Townsend agrees that this context is important: in the same way, obesity, exercise or alcohol consumption may not directly cause (or prevent) mutations, but these factors change the metabolic environment in the body and thereby alter the risk of cancer, too. Future work will need to incorporate this larger context. Future work will also extend to more cancer types as more cancer genomes are sequenced and become available.
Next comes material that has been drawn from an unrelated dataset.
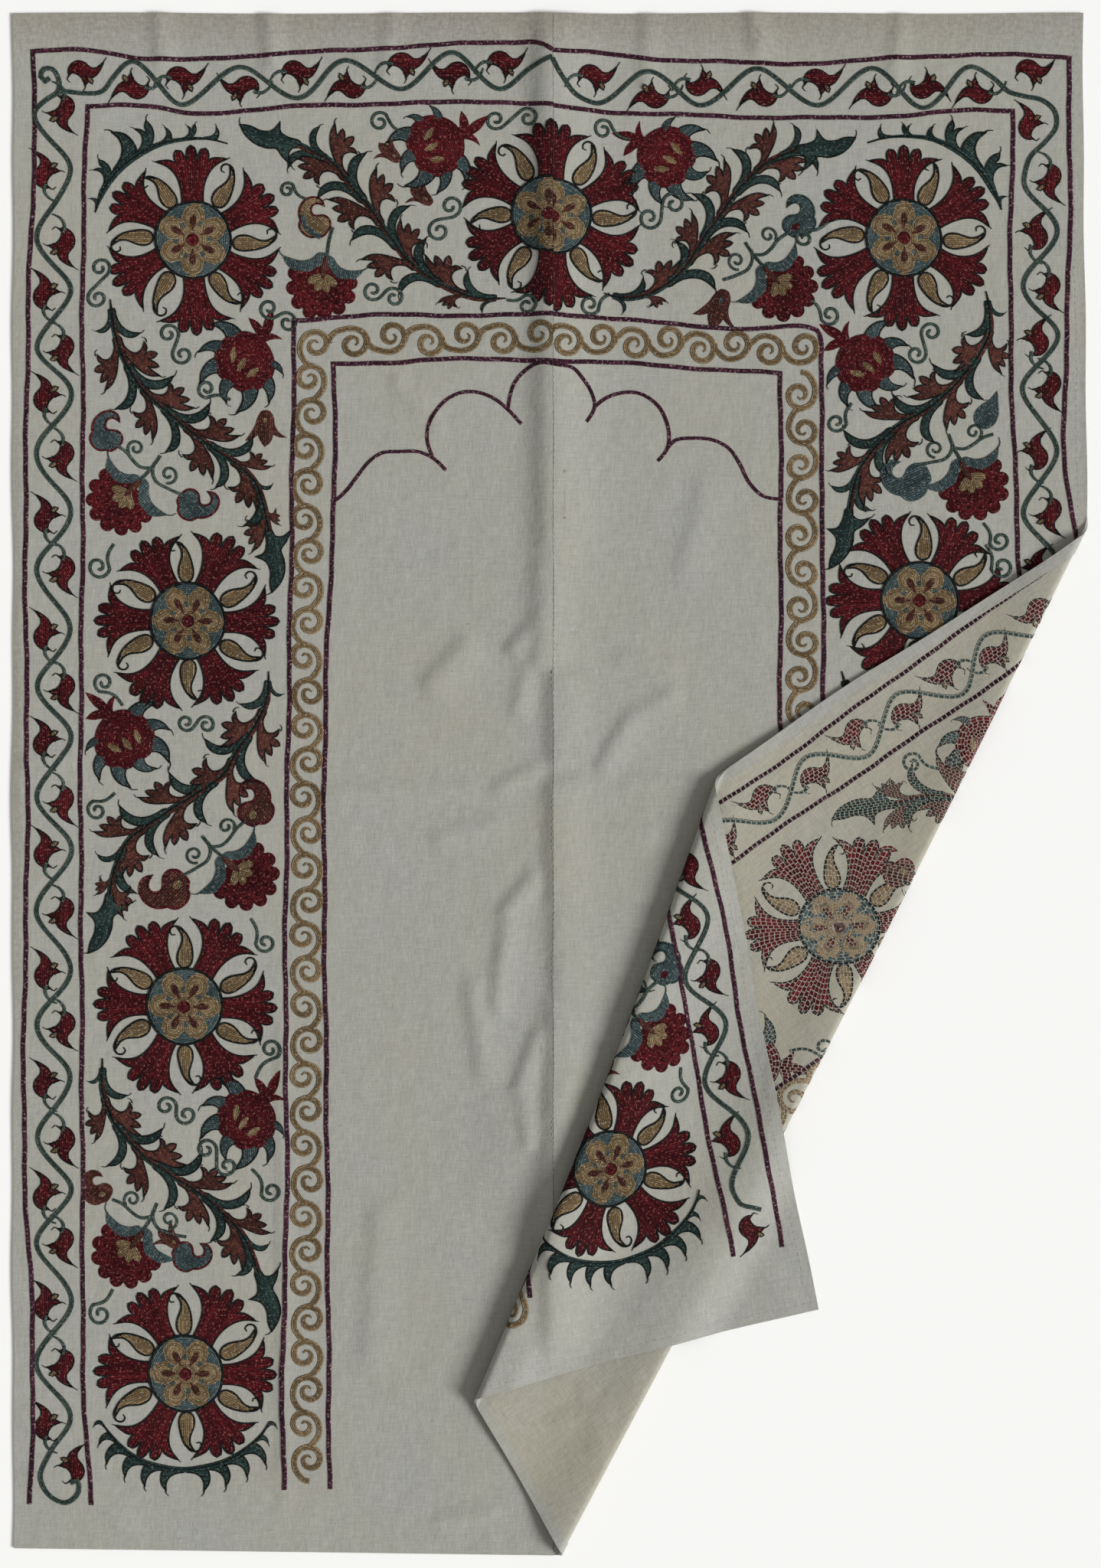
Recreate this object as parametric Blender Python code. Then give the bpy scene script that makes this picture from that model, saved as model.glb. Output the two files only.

Despite these limitations, this novel method could provide insights into the age-old problem of cancer resistance to treatment: Frequently, a tumor will initially respond to treatment but come back after some time. That is because many chemotherapies themselves are mutagenic. The hope is that the mutations will be more damaging to cancer cells, which often lack good DNA repair mechanisms, than to healthy cells. But some of those treatment-caused mutations may enable the tumor to evolve resistance to treatment. Townsend and his colleagues recently used their evolutionary model to pin down exactly which mutations caused by treatment in a given tumor are responsible for the resistance to that treatment—thus informing which combinations or sequences of treatments to use or avoid.

The method’s ability to address what causes cancer at the level of individual patients—something that had not been possible before—means that it could be extremely useful in legal cases, the researchers say. For example, it is typically very difficult to prove that a cluster of cancer cases in a community was caused by exposure to pollution or a toxic waste site nearby. But using this method to look at the tumors of cancer patients could establish causal links between exposure and a specific patient’s tumor, which could have implications for legal liability.

“If this would have been available back when the tobacco lawsuits were going on, this would have been an incredibly useful, to be able to say, ‘Here’s the signature of tobacco smoking on all of these patients’ tumors; you can’t say that this is just some side effect,’” Townsend says. “It’s nice to have a direct link between the tumor itself and the mutagens that caused it.”